Studies show that we, as Americans, work about 25% more than Europeans. Workplaces today call upon us to do more and more and always to be connected. And the most hip companies in the tech world even provide lavish arrays of food for lunch and dinner — clearly a strategy to make constant work even more inviting.

New York Times writer Judith Shulevitz has become a sharp critic of a culture that pegs status to overachievement.

Her own bitter experience as an ambitious writer in her 20s led her to the conclusion that our relationship with work is seriously out of whack. To her, everything felt like work — even socializing, reading or exercising. In time, she sought some release from this nagging workaholism and its inner murmur, which always whispered, “You are not doing enough.”

Shulevitz’s answer was to bring back the Sabbath of her Jewish youth, not so much for its religious observance, but to take a day to provide space and freedom in a rat-race world. She commends the “art of stopping” so that we can “de-clinch the muscles of the mind.” For her, it has taken organized nonproductivity to restore a sense that life has meaning and wonder beyond the marketplace.

The pressure of work is certainly one reason we need to find ways to push the pause button. Surely, another is our unceasing connectivity —our Twitter-saturated minds. American adults spend more than a third of each day watching, reading, listening to or simply interacting with media, according to a new study by market-research group Nielsen. Applications Web tools like Google Mail, Facebook, Instagram, Twitter and Snapchat are amazing ways to connect, but they are also engineered to be addictive. The software nudges us never to leave the device. After examining these trends, Sherry Turkle concludes: “We are forever elsewhere. At class or at church or business meetings, we pay attention to what interests us, and then when it doesn’t, we look to our devices to find something that does.”

The result, Turkle concludes, is that we are losing the capacity for solitude. Solitude is the ability to be contentedly and constructively alone. In recent years, psychologists have written about how much we need silence to restore our mental wellbeing and refresh our creativity. A rich imagination requires solitude.

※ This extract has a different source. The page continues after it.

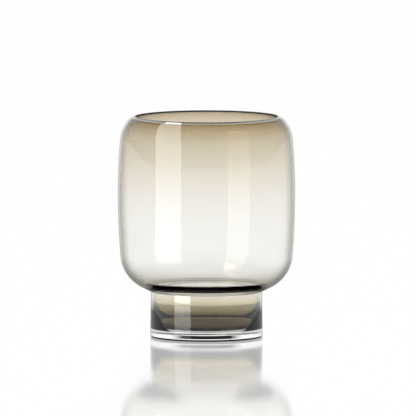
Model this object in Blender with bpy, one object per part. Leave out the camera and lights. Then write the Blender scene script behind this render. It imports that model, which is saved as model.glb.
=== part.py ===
"""A footed glass vase: a barrel-shaped bowl on a short hollow foot, each of clear glass
with a thin layer of smoke-coloured glass inside.

Every piece is turned about Z from an outline of (radius, height) points, made of arcs and
straight runs. The frame's origin is the centre of the underside, in metres.
"""

import math

import bmesh
import bpy

# Overall sizes
OVERALL_HEIGHT = 0.249
BOWL_RADIUS = 0.100
FOOT_HEIGHT = 0.0513
WAIST_RADIUS = 0.0627

# Bowl: how far its wall draws in by the mouth and by the waist, and its arcs
WIDEST_HEIGHT = 0.1635
MOUTH_INSET = 0.0205
UPPER_BULGE = 0.0052
LOWER_BULGE = 0.0070
SHOULDER_RADIUS = 0.036
LIP_RADIUS = 0.011
HEEL_RADIUS = 0.042
UNDERSIDE_SLOPE = math.radians(26.3)
INNER_FLOOR_SLOPE = math.radians(12.0)

# Foot
FOOT_FLARE = 0.0007
BASE_THICKNESS = 0.0095
TAPER_DROP = 0.017
TAPER_RADIUS = 0.060
BASE_CORNER_RADIUS = 0.005
BASE_EDGE_RADIUS = 0.0018

# Glass layers
CLEAR_WALL = 0.0018
SMOKE_LAYER = 0.0008
LAYER_GAP = 0.0003
JOINT_GAP = 0.0003

# Facets
TURN_STEPS = 40
ARC_STEP = math.radians(14.0)
SHARP_EDGE = math.radians(40.0)
MERGE_DISTANCE = 1e-6

GLASS_IOR = 1.5

UP = math.radians(90.0)
INWARD = math.radians(180.0)
DOWN = math.radians(-90.0)

MOUTH_RADIUS = BOWL_RADIUS - MOUTH_INSET
SMOKE_DEPTH = CLEAR_WALL + LAYER_GAP
FOOT_TOP = FOOT_HEIGHT - JOINT_GAP


def arc(centre, radius, start, end):
    """Points along an arc between two angles, both ends included."""
    steps = max(2, math.ceil(abs(end - start) / ARC_STEP))
    angles = [start + (end - start) * step / steps for step in range(steps + 1)]
    return [
        (centre[0] + radius * math.cos(angle), centre[1] + radius * math.sin(angle))
        for angle in angles
    ]


def angle_to(start, end):
    """Angle of the direction from one point to another."""
    return math.atan2(end[1] - start[1], end[0] - start[0])


def bulge_circle(rise, bulge):
    """Circle of a wall that is upright at its widest ring and has drawn in by the bulge
    at this height above or below it."""
    radius = (rise**2 + bulge**2) / (2 * bulge)
    return (BOWL_RADIUS - radius, WIDEST_HEIGHT), radius


def outer_crossing(first, first_radius, second, second_radius):
    """The crossing of two circles that lies further from the axis."""
    across = math.dist(first, second)
    along = (first_radius**2 - second_radius**2 + across**2) / (2 * across)
    aside = math.sqrt(max(first_radius**2 - along**2, 0.0))
    way = ((second[0] - first[0]) / across, (second[1] - first[1]) / across)
    return (
        first[0] + along * way[0] + aside * way[1],
        first[1] + along * way[1] - aside * way[0],
    )


def heel_circle(wall_centre, wall_radius):
    """Circle that joins the lower wall to the sloping underside, touching both.

    Its radius is kept small enough to touch the underside outside the waist."""
    waist = (WAIST_RADIUS, FOOT_HEIGHT)
    slope = (math.cos(UNDERSIDE_SLOPE), math.sin(UNDERSIDE_SLOPE))
    inside = (-slope[1], slope[0])
    offset = (waist[0] - wall_centre[0], waist[1] - wall_centre[1])
    leaning = wall_radius + inside[0] * offset[0] + inside[1] * offset[1]
    largest = (wall_radius**2 - offset[0] ** 2 - offset[1] ** 2) / (2 * leaning)
    radius = min(HEEL_RADIUS, largest)
    start = (waist[0] + radius * inside[0], waist[1] + radius * inside[1])
    offset = (start[0] - wall_centre[0], start[1] - wall_centre[1])
    towards = slope[0] * offset[0] + slope[1] * offset[1]
    excess = offset[0] ** 2 + offset[1] ** 2 - (wall_radius - radius) ** 2
    run = math.sqrt(max(towards**2 - excess, 0.0)) - towards
    return (start[0] + run * slope[0], start[1] + run * slope[1]), radius


def bowl_curve(depth):
    """The bowl's wall from mouth to waist, this deep under its outer surface.

    Inside, the floor slopes less than the underside does, so the glass is thickest around
    the waist, and it rounds over into an upright neck as wide as the inside of the foot.
    The heel ends on the floor no nearer the axis than the neck."""
    upper, upper_radius = bulge_circle(OVERALL_HEIGHT - WIDEST_HEIGHT, UPPER_BULGE)
    lower, lower_radius = bulge_circle(WIDEST_HEIGHT - FOOT_HEIGHT, LOWER_BULGE)
    lip = (MOUTH_RADIUS, OVERALL_HEIGHT - LIP_RADIUS)
    shoulder = outer_crossing(
        upper, upper_radius - SHOULDER_RADIUS, lip, SHOULDER_RADIUS - LIP_RADIUS
    )
    heel, heel_radius = heel_circle(lower, lower_radius)
    lip_turn = angle_to(shoulder, lip)
    shoulder_turn = angle_to(upper, shoulder)
    heel_turn = angle_to(lower, heel)
    if depth > 0:
        slope = max(INNER_FLOOR_SLOPE, math.asin((WAIST_RADIUS - heel[0]) / heel_radius))
    else:
        slope = UNDERSIDE_SLOPE
    curve = arc(lip, LIP_RADIUS - depth, UP, lip_turn)
    curve += arc(shoulder, SHOULDER_RADIUS - depth, lip_turn, shoulder_turn)[1:]
    curve += arc(upper, upper_radius - depth, shoulder_turn, 0.0)[1:]
    curve += arc(lower, lower_radius - depth, 0.0, heel_turn)[1:]
    curve += arc(heel, heel_radius - depth, heel_turn, DOWN + slope)[1:]
    if depth > 0:
        across = heel[0] + heel_radius * math.sin(slope) - WAIST_RADIUS
        lowest = heel[1] - heel_radius * math.cos(slope)
        neck = (WAIST_RADIUS, lowest - across * math.tan(slope))
        curve += arc(neck, depth, UP + slope, INWARD)
    curve.append((WAIST_RADIUS - depth, FOOT_HEIGHT))
    return curve


def foot_cup_curve(depth):
    """The inside of the foot from its top to its centre, this deep behind the clear glass.

    The wall is upright at the top, draws in along a long arc and ends in a small corner."""
    wall = WAIST_RADIUS - CLEAR_WALL
    taper = (wall - TAPER_RADIUS, FOOT_TOP - TAPER_DROP)
    across = TAPER_RADIUS - BASE_CORNER_RADIUS
    turn = math.asin((taper[1] - BASE_CORNER_RADIUS - BASE_THICKNESS) / across)
    corner = (taper[0] + across * math.cos(turn), taper[1] - across * math.sin(turn))
    curve = [(wall - depth, FOOT_TOP)]
    curve += arc(taper, TAPER_RADIUS - depth, 0.0, -turn)
    curve += arc(corner, BASE_CORNER_RADIUS - depth, -turn, DOWN)[1:]
    curve.append((0.0, BASE_THICKNESS + depth))
    return curve


def turned(name, outline, material):
    """A solid turned about Z from an outline that is closed, or that ends on the axis."""
    mesh = bmesh.new()
    points = [mesh.verts.new((radius, 0.0, height)) for radius, height in outline]
    pairs = list(zip(points, points[1:]))
    if outline[0][0] > 0:
        pairs.append((points[-1], points[0]))
    edges = [mesh.edges.new(pair) for pair in pairs]
    bmesh.ops.spin(
        mesh,
        geom=points + edges,
        cent=(0.0, 0.0, 0.0),
        axis=(0.0, 0.0, 1.0),
        angle=2 * math.pi,
        steps=TURN_STEPS,
        use_merge=True,
    )
    bmesh.ops.remove_doubles(mesh, verts=mesh.verts, dist=MERGE_DISTANCE)
    bmesh.ops.recalc_face_normals(mesh, faces=mesh.faces)
    data = bpy.data.meshes.new(name)
    mesh.to_mesh(data)
    mesh.free()
    data.shade_smooth()
    data.set_sharp_from_angle(angle=SHARP_EDGE)
    data.materials.append(material)
    piece = bpy.data.objects.new(name, data)
    bpy.context.collection.objects.link(piece)
    return piece


def glass(name, colour, roughness):
    """A transparent material of this colour."""
    material = bpy.data.materials.new(name)
    material.use_nodes = True
    shader = material.node_tree.nodes["Principled BSDF"]
    shader.inputs["Base Color"].default_value = (*colour, 1.0)
    shader.inputs["Roughness"].default_value = roughness
    shader.inputs["Metallic"].default_value = 0.0
    shader.inputs["IOR"].default_value = GLASS_IOR
    shader.inputs["Transmission Weight"].default_value = 1.0
    return material


def make_bowl(material):
    """The clear bowl, open at the mouth and at the waist, with a rounded rim."""
    half_wall = CLEAR_WALL / 2
    rim = arc((MOUTH_RADIUS, OVERALL_HEIGHT - half_wall), half_wall, 3 * UP, UP)
    inner = list(reversed(bowl_curve(CLEAR_WALL)))
    turned("bowl", bowl_curve(0.0) + inner + rim[1:-1], material)


def make_bowl_lining(material):
    """The smoke layer inside the bowl, from just inside the rim to the waist."""
    outer = bowl_curve(SMOKE_DEPTH)
    inner = list(reversed(bowl_curve(SMOKE_DEPTH + SMOKE_LAYER)))
    turned("bowl_lining", outer + inner, material)


def make_foot(material):
    """The clear foot: a short wall under the bowl and a thick solid base."""
    base_radius = WAIST_RADIUS + FOOT_FLARE
    edge = (base_radius - BASE_EDGE_RADIUS, BASE_EDGE_RADIUS)
    outline = [(0.0, 0.0)]
    outline += arc(edge, BASE_EDGE_RADIUS, DOWN, 0.0)
    outline.append((WAIST_RADIUS, FOOT_TOP))
    outline += foot_cup_curve(0.0)
    turned("foot", outline, material)


def make_foot_lining(material):
    """The smoke cup inside the foot, its wall and its floor."""
    outer = list(reversed(foot_cup_curve(LAYER_GAP)))
    inner = foot_cup_curve(LAYER_GAP + SMOKE_LAYER)
    turned("foot_lining", outer + inner, material)


def main():
    for leftover in list(bpy.data.objects):
        bpy.data.objects.remove(leftover)
    clear = glass("clear_glass", (0.96, 0.97, 0.97), 0.02)
    smoke = glass("smoke_glass", (0.62, 0.54, 0.40), 0.03)
    dark_smoke = glass("dark_smoke_glass", (0.50, 0.42, 0.28), 0.03)
    make_bowl(clear)
    make_bowl_lining(smoke)
    make_foot(clear)
    make_foot_lining(dark_smoke)


main()
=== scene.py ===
import math

import bpy
import numpy as np
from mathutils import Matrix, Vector


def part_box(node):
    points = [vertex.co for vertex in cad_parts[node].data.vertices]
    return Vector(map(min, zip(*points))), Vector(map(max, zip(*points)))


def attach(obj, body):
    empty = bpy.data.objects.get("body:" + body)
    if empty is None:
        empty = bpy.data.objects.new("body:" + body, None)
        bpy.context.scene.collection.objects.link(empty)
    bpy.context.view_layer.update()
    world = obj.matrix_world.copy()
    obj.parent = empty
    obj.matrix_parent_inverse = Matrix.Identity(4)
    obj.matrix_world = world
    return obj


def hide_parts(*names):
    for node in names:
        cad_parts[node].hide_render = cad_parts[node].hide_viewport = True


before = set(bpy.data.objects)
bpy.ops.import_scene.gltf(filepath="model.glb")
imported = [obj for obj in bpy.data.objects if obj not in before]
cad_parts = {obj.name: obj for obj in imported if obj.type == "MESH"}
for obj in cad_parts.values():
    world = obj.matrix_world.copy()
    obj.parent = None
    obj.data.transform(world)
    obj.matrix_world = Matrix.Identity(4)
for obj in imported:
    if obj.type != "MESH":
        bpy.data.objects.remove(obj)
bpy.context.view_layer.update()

# Lengths are in metres. An outline is a list of (radius, height) points.
up = math.radians(90)
inward = math.radians(180)
down = math.radians(-90)
black = (0.0, 0.0, 0.0)
white = (1.0, 1.0, 1.0)

bowlLow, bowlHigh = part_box("bowl")
bowlRadius = bowlHigh.x
topHeight = bowlHigh.z
waistHeight = bowlLow.z
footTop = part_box("foot")[1].z

# How fine the turned surfaces are
turning = {
    "stepsRound": 192,
    "arcStep": math.radians(2.5),
    "wallStep": 0.004,
    "sharpAngle": math.radians(30),
}


def arc(centre, radius, start, end):
    # centre + radius * (cos, sin) of evenly spaced angles from start to end
    swept = abs(end - start)
    steps = math.ceil(swept / turning["arcStep"])
    count = max(2, steps, math.ceil(swept * radius / turning["wallStep"]))
    angles = np.linspace(start, end, count + 1)
    across = centre[0] + radius * np.cos(angles)
    return np.column_stack([across, centre[1] + radius * np.sin(angles)])


def angleTo(start, end):
    return math.atan2(end[1] - start[1], end[0] - start[0])


def runLength(outline):
    return float(np.linalg.norm(np.diff(outline, axis=0), axis=1).sum())


# The bowl's outline and the layers of glass; its overall sizes come from the frame
bowlShape = {
    "widestHeight": 0.1635,
    "mouthInset": 0.0205,
    "upperBulge": 0.0052,
    "lowerBulge": 0.0070,
    "shoulderRadius": 0.036,
    "lipRadius": 0.011,
    "heelRadius": 0.042,
    "undersideSlope": math.radians(26.3),
    "floorSlope": math.radians(12),
    "waistRadius": 0.0627,
    "wall": 0.0018,
    "smoke": 0.0008,
    "layerGap": 0.0003,
}

mouthRadius = bowlRadius - bowlShape["mouthInset"]
waistRadius = bowlShape["waistRadius"]


def bulgeCircle(rise, bulge):
    # upright at the widest ring, drawn in by the bulge this far above or below it
    radius = (rise**2 + bulge**2) / (2 * bulge)
    return (bowlRadius - radius, bowlShape["widestHeight"]), radius


def outerCrossing(first, firstRadius, second, secondRadius):
    # where two circles cross, on the side away from the axis
    across = math.dist(first, second)
    along = (firstRadius**2 - secondRadius**2 + across**2) / (2 * across)
    aside = math.sqrt(max(firstRadius**2 - along**2, 0.0))
    way = ((second[0] - first[0]) / across, (second[1] - first[1]) / across)
    return (first[0] + along * way[0] + aside * way[1], first[1] + along * way[1] - aside * way[0])


def heelCircle(wallCentre, wallRadius):
    # centre of the circle that touches the lower wall and the sloping underside
    slope = bowlShape["undersideSlope"]
    radius = bowlShape["heelRadius"]
    along = (math.cos(slope), math.sin(slope))
    start = (waistRadius - radius * along[1], waistHeight + radius * along[0])
    offset = (start[0] - wallCentre[0], start[1] - wallCentre[1])
    towards = along[0] * offset[0] + along[1] * offset[1]
    excess = offset[0]**2 + offset[1]**2 - (wallRadius - radius)**2
    run = math.sqrt(towards**2 - excess) - towards
    return (start[0] + run * along[0], start[1] + run * along[1])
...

We need solitude to recognize, to bring to the surface, what is latent, forgotten, overlooked or suppressed. We need solitude to think about to whom we should be grateful. We need solitude to assess what we believe and whether our current actions align with those beliefs. We need solitude to read and reflect on texts that open our minds to beauty and truth: poetry, art, novels, biographies, philosophical and religious classics. We need solitude to replenish the wellsprings of our imagination and creativity.

So, what can be done? The writer Eugene Peterson explored what it means to stop long enough to nurture eyes that see and ears that hear. He uses the example of how he and his wife learned the art of birdwatching.

“Ten years ago, Jan and I decided we wanted to become birdwatchers. So much grace and melody and color — beauty — was swirling around us, and we were oblivious to it. We decided to be oblivious no longer. Early in our new enthusiasm, a young friend who was an accomplished birdwatcher visited us for a few days. We made him pay for his supper by teaching us what we needed to know.

“One day we were driving south along Flathead Lake, driving a piece of road along a marshy area just south of Elmo. Elmo, Montana, is a very small town in a poor, depressed place. There is nothing in Elmo: a few flimsy houses, each with a rusted-out 1951 Ford disintegrating in the front yard and a door-less refrigerator on the porch. A few men and women are sitting around here and there. There are no gardens in Elmo, just a few cattails at the edge of the lake, two or three cottonwoods. That’s it.

“After we had passed through this quarter-mile stretch, our friend David asked, ‘So how many different birds did you see?’ We hadn’t seen any. ‘I counted nine species,’ he said. Nine species? In Elmo? We were astonished.”

Peterson says that gradually, through the years, his eyes became much sharper to spot birds where he could never see them before. The change came about because he was taught to stop, look and be attentive.

Thus it is with our lives. Our day-to-day routines may seem as uneventful and uninspiring as a day driving through Elmo, Montana. But there is much going on if one has eyes to see. In Matthew Dicks’ words, there is much that is “storyworthy.” But it takes time and listening silence to hear and discern, to detect the patterns, the mystery, the wonder. How many species of birds have you seen today?

Amidst the hustle and bustle of our work-dominated and connected culture, what around us are we most likely to miss? Beyond the gift of solitude, I think the most likely thing we ignore is deep human connection: seeing and feeling the worth and dignity of our neighbor. The real casualty of life lived on the run is that we don’t stop long enough to take people seriously — for who they are. C.S. Lewis relates these two things. He said that “a world starved for solitude is also a world starved for true friendship.” Afraid of being alone, we struggle to pay attention to others.

Sherry Turkle notes that in the last 20 years we have seen a 40% decline in markers of empathy among college students. This crisis of empathy is related directly to the new presence of digital communication. We connect in dribs and drabs but do not take the time and energy to develop deep empathetic relationships — which are rich, messy and demanding.

But that is exactly what we need: deep human connections that flow out of love and mutual respect — especially at a time when we see too much resentment, personal attack and flippant dismissal of those with whom we disagree. “There are no ordinary people,” C.S. Lewis reminds us. Each of our neighbors is of infinite worth — even those we are most tempted to dismiss, snub or criticize.

My charge to you today is to embrace and respond to life within and around you. “The world is charged with the grandeur of the divine,” the poet Gerard Manley Hopkins exclaimed. But its signs come to us as a gentle whisper, not a mighty wind. Pay attention to what is storyworthy in your day-to-day experience. And take seriously your neighbor. Each person we encounter daily has infinite potential. Do not ignore that awesome opportunity: to know them, to learn from them, to invest in them, even to love them. The ordinary in your life can be made remarkable. Stop. Look. And listen.